▶ DATA LINES:

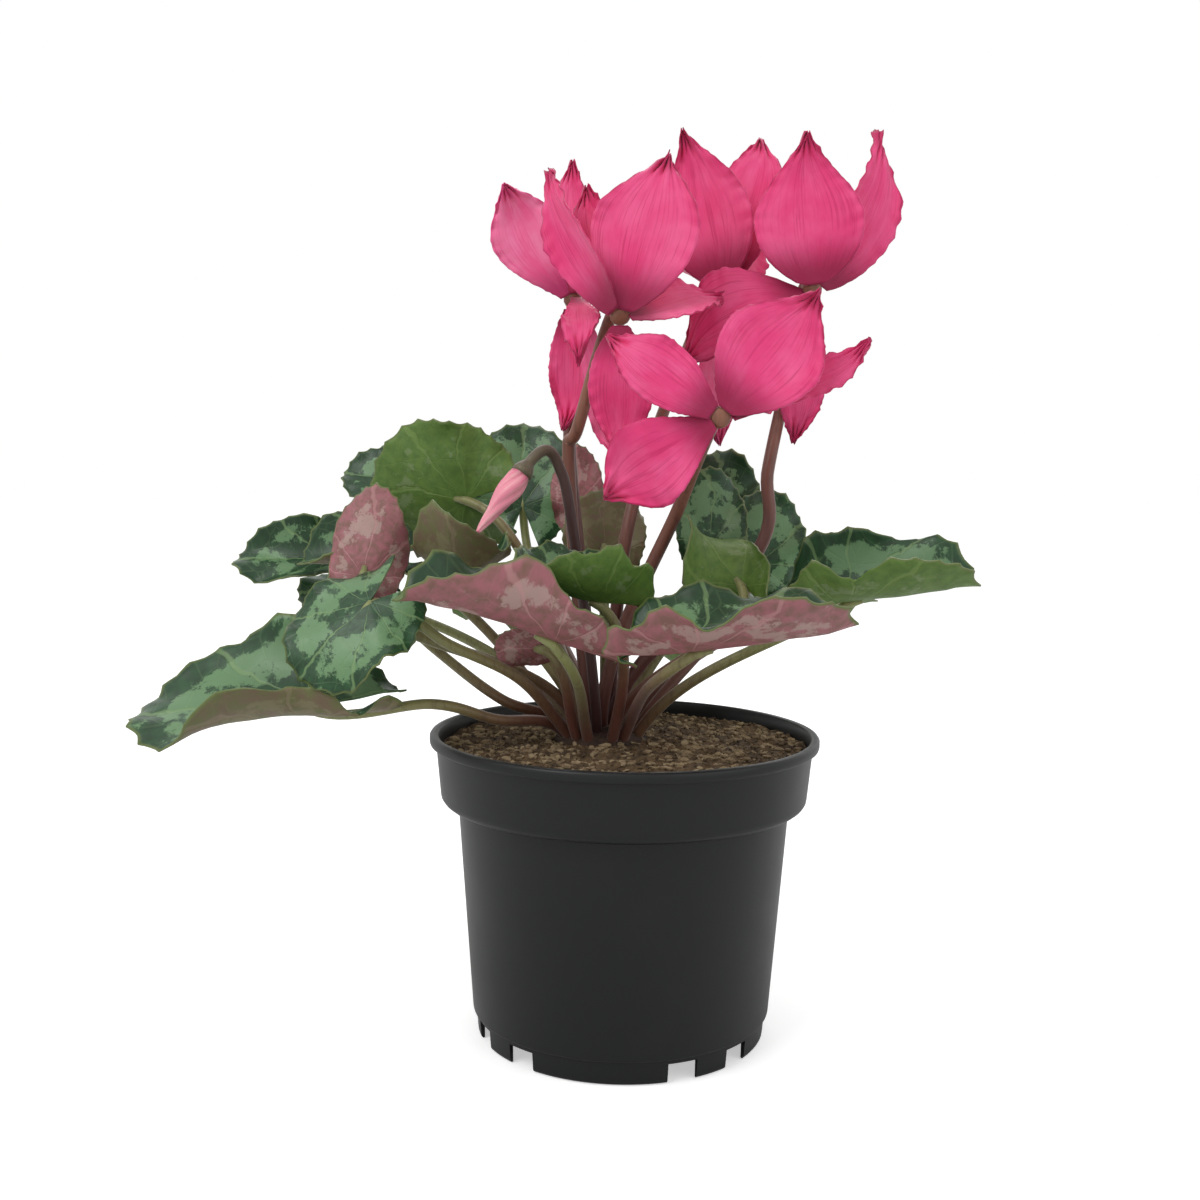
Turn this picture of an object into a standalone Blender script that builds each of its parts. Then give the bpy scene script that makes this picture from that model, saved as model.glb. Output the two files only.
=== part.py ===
"""Potted cyclamen, modelled part by part.

A black nursery pot holds its soil and a half-buried tuber. Leaves and flower
stalks fan out from the tuber's crown. Each leaf is one solid, blade and stalk
together. Each petal is a solid of its own around the mouth of its flower.

Lengths are in millimetres here and become metres when a mesh is made. Angles
are in degrees. An azimuth of 0 is +X and 90 is +Y. The origin is the middle of
the pot's underside, +Z is up, and -Y is the front.
"""
import math

import bmesh
import bpy
from mathutils import Matrix, Vector, noise

MM = 0.001
GAP = 0.3

# Pot
POT_HEIGHT = 101.8
LIP_RADIUS = 65.0
COLLAR_RADIUS = 62.8
COLLAR_FOOT_Z = 78.6
WALL_TOP_RADIUS = 55.4
FOOT_RADIUS = 49.0
FOOT_STEP_Z = 8.0
WALL = 1.2
FLOOR_Z = 6.0
PAD_RADIUS = 20.0
POT_STEPS = 40
NOTCH_ANGLES = (24, 50, 114, 140, 204, 230, 294, 320)
NOTCH_WIDTH = 10.0
NOTCH_HEIGHT = 6.4
NOTCH_INNER = 44.0
NOTCH_OUTER = 53.0
HOLE_OUTER = 47.9

# Soil and tuber
SOIL_EDGE_Z = 97.2
SOIL_CROWN_Z = 98.0
SOIL_ROUGHNESS = 0.7
SOIL_STEPS = 24
CROWN = Vector((-8.0, 6.0, 95.0))
TUBER_RADIUS = 17.0
TUBER_RISE = 8.6
TUBER_DEPTH = 14.0

# Growing rings on the tuber's crown, from the outside in
RING_RADIUS = (13.2, 8.7, 4.0)

# Leaf blades, petals and stalks
LEAF_THICK = 0.9
LEAF_SPREAD = 158.0
LEAF_SEGMENTS = (10, 3)
LEAF_WAVE = 1.6
PETAL_THICK = 0.7
PETAL_FOOT = 1.4
PETAL_SEGMENTS = (4, 5)
LEAF_STALK_RADIUS = 1.8
FLOWER_STALK_RADIUS = 2.2
STALK_POINTS = 7
STALK_END_SCALE = 0.5
MOUTH_RADIUS = 4.2

# Each leaf: where the stalk meets the blade, the way from there to the tip, the
# way the upper face looks, the length to the tip, the breadth as a share of the
# usual one, the bend of the midrib, the fold at the midrib, the curl of the left
# and right halves at base and tip, the twist, and where it grows on the crown.
LEAVES = {
    "leaf_left_low": dict(at=(-101, -22, 112), head=(185, 0), face=(-90, 63), size=58, broad=0.78,
                          bend=-4, fold=4, left=(120, -40), right=(35, -5), root=(0, 198), rise=42,
                          via=((-42, -14, 107.5), (-62, -21, 113.5))),
    "leaf_left_front": dict(at=(-80, -32, 147), head=(207, -38), face=(-100, 42), size=32, broad=1.0,
                            bend=-15, fold=-4, left=(-20, -15), right=(-20, -10), root=(0, 216), rise=45,
                            via=((-34, -15, 121), (-56, -23, 133))),
    "leaf_left_back": dict(at=(-96, 44, 141), head=(175, 2), face=(-90, 40), size=25, broad=0.7,
                           bend=5, fold=10, left=(60, 10), right=(10, 10), root=(0, 144), rise=45),
    "leaf_left_tip": dict(at=(-106, 28, 157), head=(180, -3), face=(-88, 35), size=34, broad=0.6,
                          bend=5, fold=15, left=(40, -40), right=(20, 10), root=(0, 162), rise=45,
                          via=((-42, 5, 111), (-67, 12, 128))),
    "leaf_left_grey": dict(at=(-84, 12, 158), head=(180, 0), face=(-90, 45), size=29, broad=0.9,
                           bend=0, fold=10, left=(100, 60), right=(15, 10), root=(0, 180)),
    "leaf_left_high": dict(at=(-84, 70, 182), head=(170, 12), face=(-90, 40), size=27, broad=0.8,
                           bend=0, fold=10, left=(20, 10), right=(10, 10), root=(0, 126),
                           via=((-48, 42, 150),)),
    "leaf_standing": dict(at=(-56, 22, 178), head=(176, 6), face=(92, 15), size=36, broad=1.15,
                          bend=10, fold=0, left=(25, 20), right=(60, 60), root=(1, 168)),
    "leaf_silver_back": dict(at=(-40, 68, 175), head=(95, 75), face=(-90, 10), size=33, broad=0.95,
                             bend=0, fold=5, left=(10, 10), right=(10, 10), root=(1, 140)),
    "leaf_pink_left": dict(at=(-86, -10, 153), head=(60, 78), face=(88, 12), size=32, broad=0.62,
                           bend=10, fold=0, left=(30, 30), right=(30, 30), root=(1, 196)),
    "leaf_cupped": dict(at=(-54, 2, 154), head=(265, -8), face=(-80, 85), size=38, broad=0.75,
                        bend=85, fold=10, left=(40, 40), right=(40, 40), root=(1, 224)),
    "leaf_centre": dict(at=(-8, -30, 148), head=(205, 10), face=(-90, 80), size=32, broad=1.0,
                        bend=10, fold=30, left=(70, 70), right=(30, 30), root=(0, 288)),
    "leaf_folded": dict(at=(38, -10, 152), head=(152, 46), face=(90, 35), size=30, broad=0.7,
                        bend=0, fold=0, left=(10, 10), right=(10, 10), twist=-150, root=(1, 304)),
    "leaf_front": dict(at=(20, -52, 136), head=(-9, 9), face=(-90, 84), size=49, broad=0.88,
                       bend=0, fold=18, left=(25, 25), right=(50, 40), root=(0, 306)),
    "leaf_right": dict(at=(71, -14, 148), head=(-13, 9), face=(-90, 68), size=42, broad=0.88,
                       bend=0, fold=25, left=(60, 50), right=(75, 60), root=(0, 342)),
    "leaf_dark_back": dict(at=(34, 44, 166), head=(100, 75), face=(-90, 15), size=32, broad=0.75,
                           bend=0, fold=5, left=(10, 10), right=(10, 10), root=(1, 56)),
    "leaf_right_inner": dict(at=(46, 26, 157), head=(60, 70), face=(-80, 20), size=27, broad=0.85,
                             bend=0, fold=5, left=(10, 10), right=(10, 10), root=(0, 18)),
    "leaf_silver_centre": dict(at=(29, 17, 164), head=(100, 78), face=(-90, 12), size=27, broad=0.7,
                               bend=0, fold=5, left=(10, 10), right=(10, 10), root=(1, 28)),
    "leaf_brown_centre": dict(at=(-8, 28, 160), head=(95, 72), face=(88, 10), size=24, broad=0.95,
                              bend=0, fold=5, left=(10, 10), right=(10, 10), root=(1, 84)),
    "leaf_pink_back": dict(at=(-19, 50, 176), head=(90, 70), face=(90, 0), size=23, broad=0.65,
                           bend=0, fold=5, left=(10, 10), right=(10, 10), root=(1, 112)),
    "leaf_long_front": dict(at=(-22, -40, 137), head=(192, 21), face=(-90, 84), size=50, broad=0.62,
                            bend=0, fold=25, left=(60, 90), right=(10, 10), root=(0, 252)),
    "leaf_young": dict(at=(-28, -12, 131), head=(185, -5), face=(88, 20), size=15, broad=0.9,
                       bend=0, fold=10, left=(30, 30), right=(30, 30), root=(0, 234)),
    "leaf_rear_left": dict(at=(-38, 68, 141), head=(120, -6), face=(125, 75), size=44, broad=0.9,
                           bend=-15, fold=8, left=(15, 10), right=(15, 10), root=(0, 108)),
    "leaf_rear": dict(at=(16, 76, 126), head=(85, -10), face=(85, 75), size=46, broad=0.9,
                      bend=-15, fold=8, left=(15, 10), right=(15, 10), root=(0, 72)),
    "leaf_rear_right": dict(at=(58, 58, 140), head=(45, -4), face=(45, 75), size=44, broad=0.9,
                            bend=-15, fold=8, left=(15, 10), right=(15, 10), root=(0, 36)),
}

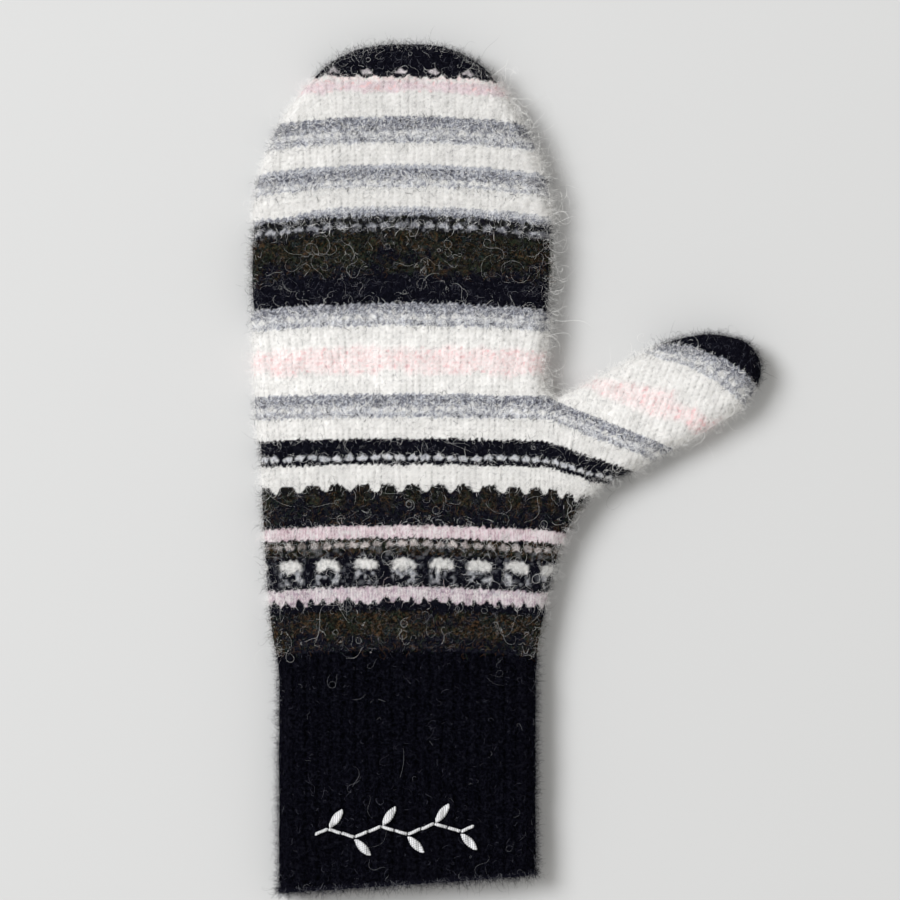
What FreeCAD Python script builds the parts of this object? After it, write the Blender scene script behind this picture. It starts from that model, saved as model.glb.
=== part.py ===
"""Knitted wool mitten, lying flat: a ribbed cuff, a striped hand and a striped thumb.

Frame, millimetres: +Z up from the surface it lies on, +Y towards the fingertips, +X towards the
thumb. The origin is under the middle of the object's box. The fabric is one hollow tube, lying
in two layers, that was knitted from one yarn after another. Each yarn's stripe is a closed ring
(or a cap, at the two tips) that meets the next stripe face to face, as its loops do.
"""

import FreeCAD
import Part
import os
from math import atan2, sqrt, tan

# Gauge: the height of one knitted course, and the thickness of the felted fabric.
COURSE = 1.6
WALL = 2.6

# Overall sizes of the mitten as it lies.
THICKNESS = 14.0
HAND_WIDTH = 101.0
HAND_TOP = 141.3
HAND_MID_X = -34.5
CUFF_END_LEFT = -141.3
CUFF_END_RIGHT = -135.3
CUFF_LEFT_X = -75.6
CUFF_RIGHT_X = 11.2
CUFF_STRAIGHT_TO = -72.0

# A course bows towards the fingertips at mid hand, least beside the thumb, and slopes down across
# the gusset that widens the palm towards the thumb.
LEAST_BOW = 0.8
MOST_BOW = 3.4
LEAST_BOW_LEVEL = 20.0
BOW_GROWTH_UP = 55.0
BOW_GROWTH_DOWN = 100.0
GUSSET_X = 14.6
GUSSET_FOOT = -30.0
GUSSET_SLOPE = 0.40
GUSSET_EASE = 0.45

# The crotch between hand and thumb, and the line up from it that has the hand on its left.
CROTCH = (15.4, 22.6)
PARTING_TOP = (24.0, 115.0)

# Roundness of the two folded edges: a little under half the thickness leaves flat faces.
OUTER_FILLET = THICKNESS / 2 - 0.2
INNER_FILLET = THICKNESS / 2 - WALL - 0.2

# Stripes from the fingertips down to where the thumb leaves the hand, and from there down to the
# cuff, with each one's number of courses.
FINGER_STRIPES = [
    ("fingertip_cap_navy", 7),
    ("hand_stripe_01_pink", 4),
    ("hand_stripe_02_white", 5),
    ("hand_stripe_03_grey", 6),
    ("hand_stripe_04_white", 5),
    ("hand_stripe_05_grey", 5),
    ("hand_stripe_06_white", 4),
    ("hand_stripe_07_grey", 4),
    ("hand_stripe_08_olive", 9),
    ("hand_stripe_09_navy", 6),
    ("knuckle_stripe_01_grey", 5),
    ("knuckle_stripe_02_white", 4),
    ("knuckle_stripe_03_pink", 6),
    ("knuckle_stripe_04_white", 4),
]
PALM_STRIPES = [
    ("palm_stripe_01_grey", 5),
    ("palm_stripe_02_white", 4),
    ("palm_stripe_03_navy_fleck", 6),
    ("palm_stripe_04_white", 5),
    ("palm_stripe_05_olive_points", 7),
    ("palm_stripe_06_pink", 3),
    ("palm_stripe_07_olive_fleck", 3),
    ("palm_stripe_08_navy_blocks", 6),
    ("wrist_stripe_01_pink", 4),
    ("wrist_stripe_02_navy", 2),
    ("wrist_stripe_03_olive", 8),
]
WRIST_LEVEL = -61.3
THUMB_LEVEL = WRIST_LEVEL + COURSE * sum(courses for _, courses in PALM_STRIPES)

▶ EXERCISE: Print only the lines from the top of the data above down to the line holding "RING_RADIUS = (13.2, 8.7, 4.0)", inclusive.

▶ RESPONSE:
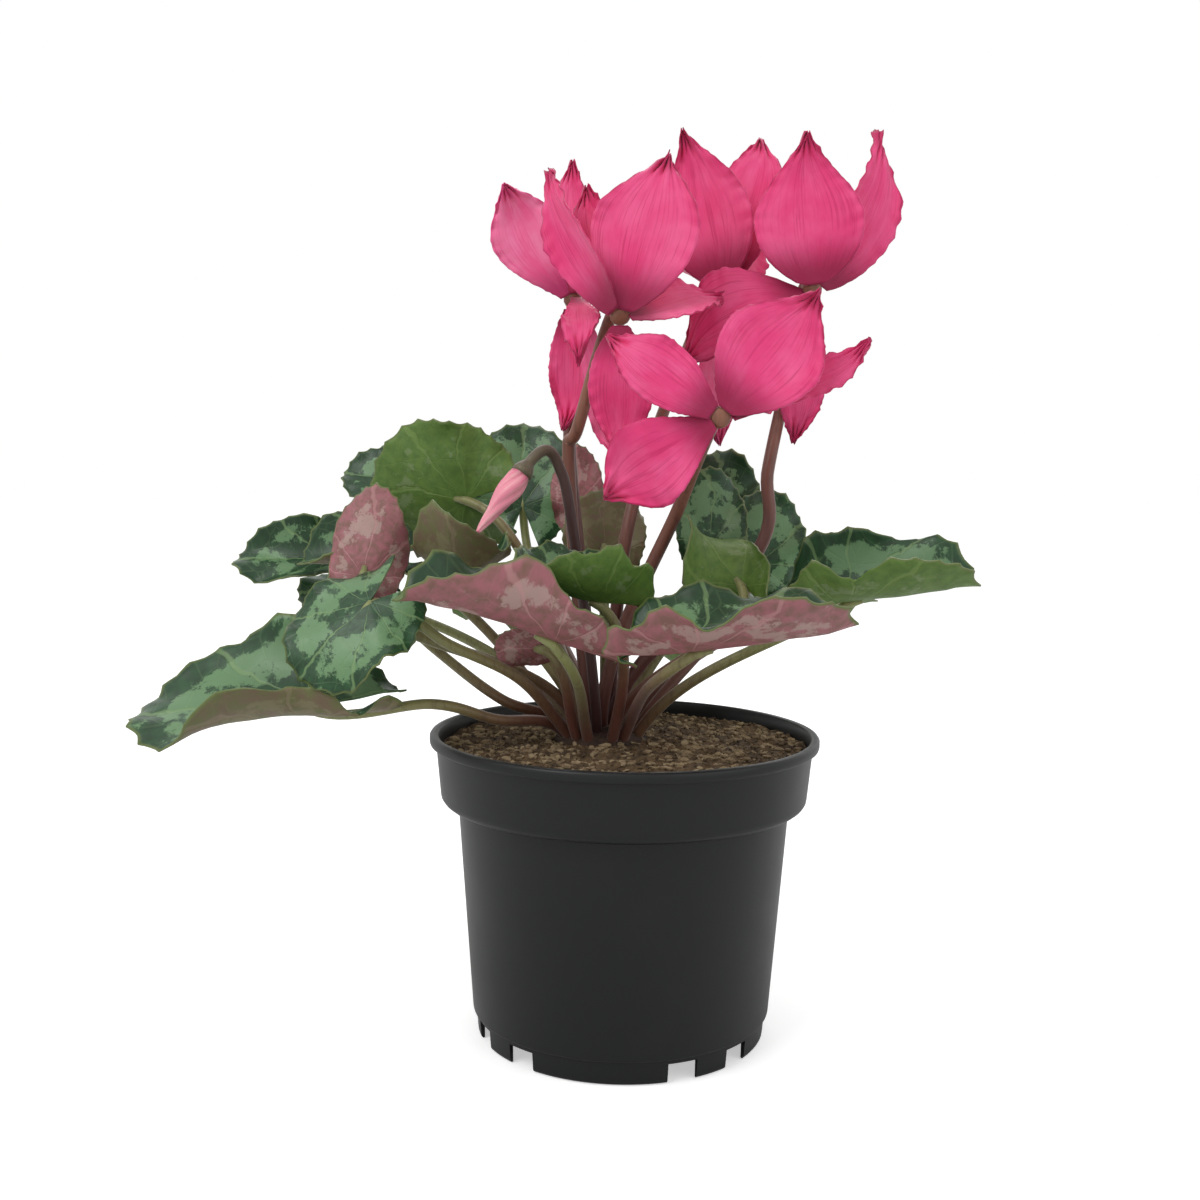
Turn this picture of an object into a standalone Blender script that builds each of its parts. Then give the bpy scene script that makes this picture from that model, saved as model.glb. Output the two files only.
=== part.py ===
"""Potted cyclamen, modelled part by part.

A black nursery pot holds its soil and a half-buried tuber. Leaves and flower
stalks fan out from the tuber's crown. Each leaf is one solid, blade and stalk
together. Each petal is a solid of its own around the mouth of its flower.

Lengths are in millimetres here and become metres when a mesh is made. Angles
are in degrees. An azimuth of 0 is +X and 90 is +Y. The origin is the middle of
the pot's underside, +Z is up, and -Y is the front.
"""
import math

import bmesh
import bpy
from mathutils import Matrix, Vector, noise

MM = 0.001
GAP = 0.3

# Pot
POT_HEIGHT = 101.8
LIP_RADIUS = 65.0
COLLAR_RADIUS = 62.8
COLLAR_FOOT_Z = 78.6
WALL_TOP_RADIUS = 55.4
FOOT_RADIUS = 49.0
FOOT_STEP_Z = 8.0
WALL = 1.2
FLOOR_Z = 6.0
PAD_RADIUS = 20.0
POT_STEPS = 40
NOTCH_ANGLES = (24, 50, 114, 140, 204, 230, 294, 320)
NOTCH_WIDTH = 10.0
NOTCH_HEIGHT = 6.4
NOTCH_INNER = 44.0
NOTCH_OUTER = 53.0
HOLE_OUTER = 47.9

# Soil and tuber
SOIL_EDGE_Z = 97.2
SOIL_CROWN_Z = 98.0
SOIL_ROUGHNESS = 0.7
SOIL_STEPS = 24
CROWN = Vector((-8.0, 6.0, 95.0))
TUBER_RADIUS = 17.0
TUBER_RISE = 8.6
TUBER_DEPTH = 14.0

# Growing rings on the tuber's crown, from the outside in
RING_RADIUS = (13.2, 8.7, 4.0)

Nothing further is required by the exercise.